*** PROVIDED DATA
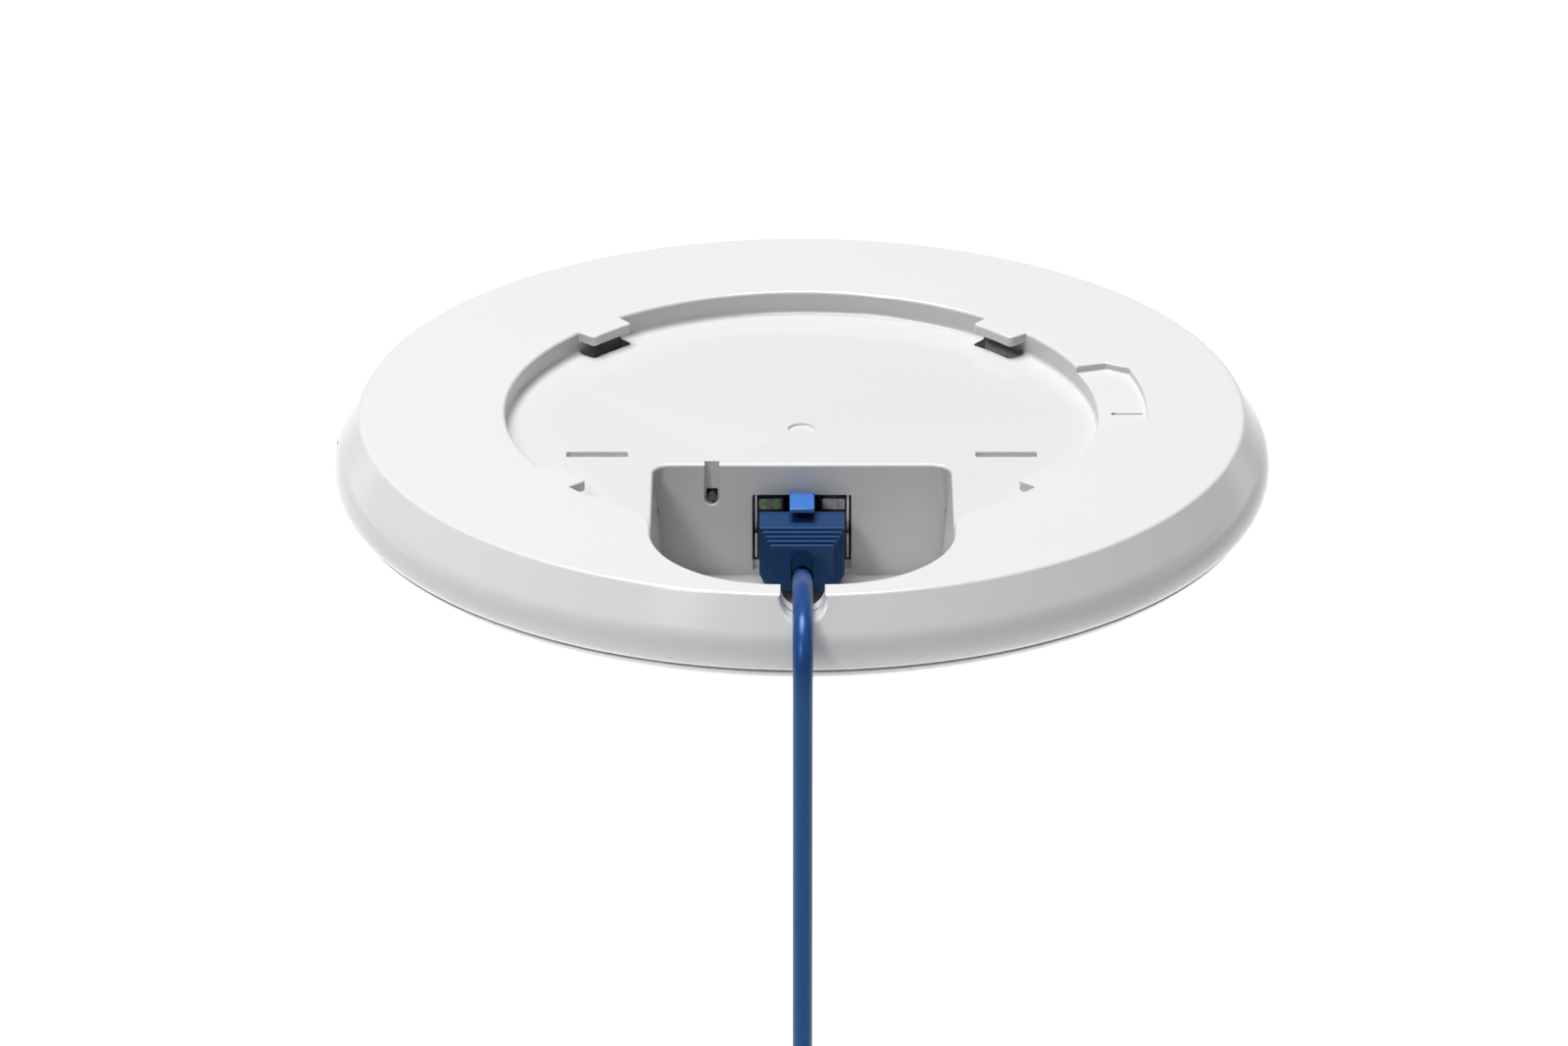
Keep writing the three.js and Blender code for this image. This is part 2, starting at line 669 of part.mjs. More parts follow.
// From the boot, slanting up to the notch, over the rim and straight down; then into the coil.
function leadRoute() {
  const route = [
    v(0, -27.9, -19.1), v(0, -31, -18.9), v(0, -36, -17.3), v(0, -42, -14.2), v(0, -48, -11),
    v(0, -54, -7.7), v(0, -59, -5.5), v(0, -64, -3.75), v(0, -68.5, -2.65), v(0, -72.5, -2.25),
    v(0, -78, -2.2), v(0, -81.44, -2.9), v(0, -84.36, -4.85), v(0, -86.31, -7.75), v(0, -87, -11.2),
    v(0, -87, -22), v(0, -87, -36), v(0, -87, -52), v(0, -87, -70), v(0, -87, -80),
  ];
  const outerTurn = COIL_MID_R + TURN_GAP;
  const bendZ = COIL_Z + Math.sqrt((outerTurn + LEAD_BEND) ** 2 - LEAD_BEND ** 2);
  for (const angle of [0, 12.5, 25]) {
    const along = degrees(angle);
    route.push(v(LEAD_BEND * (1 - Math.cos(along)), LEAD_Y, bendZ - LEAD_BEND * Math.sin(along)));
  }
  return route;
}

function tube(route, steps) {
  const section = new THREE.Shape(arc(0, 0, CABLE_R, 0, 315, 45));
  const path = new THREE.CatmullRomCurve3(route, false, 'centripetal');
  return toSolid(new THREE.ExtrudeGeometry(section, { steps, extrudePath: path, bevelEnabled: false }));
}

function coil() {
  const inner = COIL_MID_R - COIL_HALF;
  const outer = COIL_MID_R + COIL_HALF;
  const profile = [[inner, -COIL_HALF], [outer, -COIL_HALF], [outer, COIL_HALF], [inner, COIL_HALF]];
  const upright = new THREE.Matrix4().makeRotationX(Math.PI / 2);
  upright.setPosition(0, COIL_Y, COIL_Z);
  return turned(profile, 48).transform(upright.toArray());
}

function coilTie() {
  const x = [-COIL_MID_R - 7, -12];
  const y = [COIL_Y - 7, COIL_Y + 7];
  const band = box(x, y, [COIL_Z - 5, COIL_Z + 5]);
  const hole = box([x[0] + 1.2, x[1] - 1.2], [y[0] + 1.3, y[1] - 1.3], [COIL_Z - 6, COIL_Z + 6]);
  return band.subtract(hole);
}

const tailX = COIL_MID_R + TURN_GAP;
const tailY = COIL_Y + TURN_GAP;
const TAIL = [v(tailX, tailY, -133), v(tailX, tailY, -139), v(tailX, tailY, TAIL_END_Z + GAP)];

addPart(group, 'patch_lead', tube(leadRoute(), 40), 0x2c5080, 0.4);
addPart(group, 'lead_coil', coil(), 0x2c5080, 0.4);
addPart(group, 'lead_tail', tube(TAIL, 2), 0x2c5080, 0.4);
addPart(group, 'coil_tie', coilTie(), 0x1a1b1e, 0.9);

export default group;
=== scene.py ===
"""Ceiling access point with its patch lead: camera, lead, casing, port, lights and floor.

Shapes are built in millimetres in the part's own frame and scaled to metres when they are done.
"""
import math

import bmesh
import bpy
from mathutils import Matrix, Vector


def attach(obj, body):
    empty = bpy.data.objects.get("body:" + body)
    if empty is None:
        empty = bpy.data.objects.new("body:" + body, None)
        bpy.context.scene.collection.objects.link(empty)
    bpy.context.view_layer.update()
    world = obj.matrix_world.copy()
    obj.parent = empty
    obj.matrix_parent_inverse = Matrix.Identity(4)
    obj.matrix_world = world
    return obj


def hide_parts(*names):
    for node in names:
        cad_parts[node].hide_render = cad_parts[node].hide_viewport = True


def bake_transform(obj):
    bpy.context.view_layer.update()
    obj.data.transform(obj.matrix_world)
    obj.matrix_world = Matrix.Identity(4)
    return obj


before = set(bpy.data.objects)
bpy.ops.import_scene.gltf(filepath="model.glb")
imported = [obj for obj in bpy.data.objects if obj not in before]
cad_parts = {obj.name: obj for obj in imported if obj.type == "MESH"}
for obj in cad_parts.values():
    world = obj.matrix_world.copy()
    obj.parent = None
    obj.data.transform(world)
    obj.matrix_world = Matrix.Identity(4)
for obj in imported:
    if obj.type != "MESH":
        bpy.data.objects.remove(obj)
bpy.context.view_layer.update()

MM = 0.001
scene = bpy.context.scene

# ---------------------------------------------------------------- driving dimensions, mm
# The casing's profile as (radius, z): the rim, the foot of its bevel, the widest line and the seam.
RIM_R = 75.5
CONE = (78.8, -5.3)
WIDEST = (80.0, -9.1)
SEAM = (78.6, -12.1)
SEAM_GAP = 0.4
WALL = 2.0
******
SHORT EXERCISE: Extract the run of lines that opens with the line containing "40), 0x2c5080, 0.4);" and closes with the line containing "scene = bpy.context.scene"; reproduce it exactly and add nothing.

OUTPUT OF THE EXERCISE:
addPart(group, 'patch_lead', tube(leadRoute(), 40), 0x2c5080, 0.4);
addPart(group, 'lead_coil', coil(), 0x2c5080, 0.4);
addPart(group, 'lead_tail', tube(TAIL, 2), 0x2c5080, 0.4);
addPart(group, 'coil_tie', coilTie(), 0x1a1b1e, 0.9);

export default group;
=== scene.py ===
"""Ceiling access point with its patch lead: camera, lead, casing, port, lights and floor.

Shapes are built in millimetres in the part's own frame and scaled to metres when they are done.
"""
import math

import bmesh
import bpy
from mathutils import Matrix, Vector


def attach(obj, body):
    empty = bpy.data.objects.get("body:" + body)
    if empty is None:
        empty = bpy.data.objects.new("body:" + body, None)
        bpy.context.scene.collection.objects.link(empty)
    bpy.context.view_layer.update()
    world = obj.matrix_world.copy()
    obj.parent = empty
    obj.matrix_parent_inverse = Matrix.Identity(4)
    obj.matrix_world = world
    return obj


def hide_parts(*names):
    for node in names:
        cad_parts[node].hide_render = cad_parts[node].hide_viewport = True


def bake_transform(obj):
    bpy.context.view_layer.update()
    obj.data.transform(obj.matrix_world)
    obj.matrix_world = Matrix.Identity(4)
    return obj


before = set(bpy.data.objects)
bpy.ops.import_scene.gltf(filepath="model.glb")
imported = [obj for obj in bpy.data.objects if obj not in before]
cad_parts = {obj.name: obj for obj in imported if obj.type == "MESH"}
for obj in cad_parts.values():
    world = obj.matrix_world.copy()
    obj.parent = None
    obj.data.transform(world)
    obj.matrix_world = Matrix.Identity(4)
for obj in imported:
    if obj.type != "MESH":
        bpy.data.objects.remove(obj)
bpy.context.view_layer.update()

MM = 0.001
scene = bpy.context.scene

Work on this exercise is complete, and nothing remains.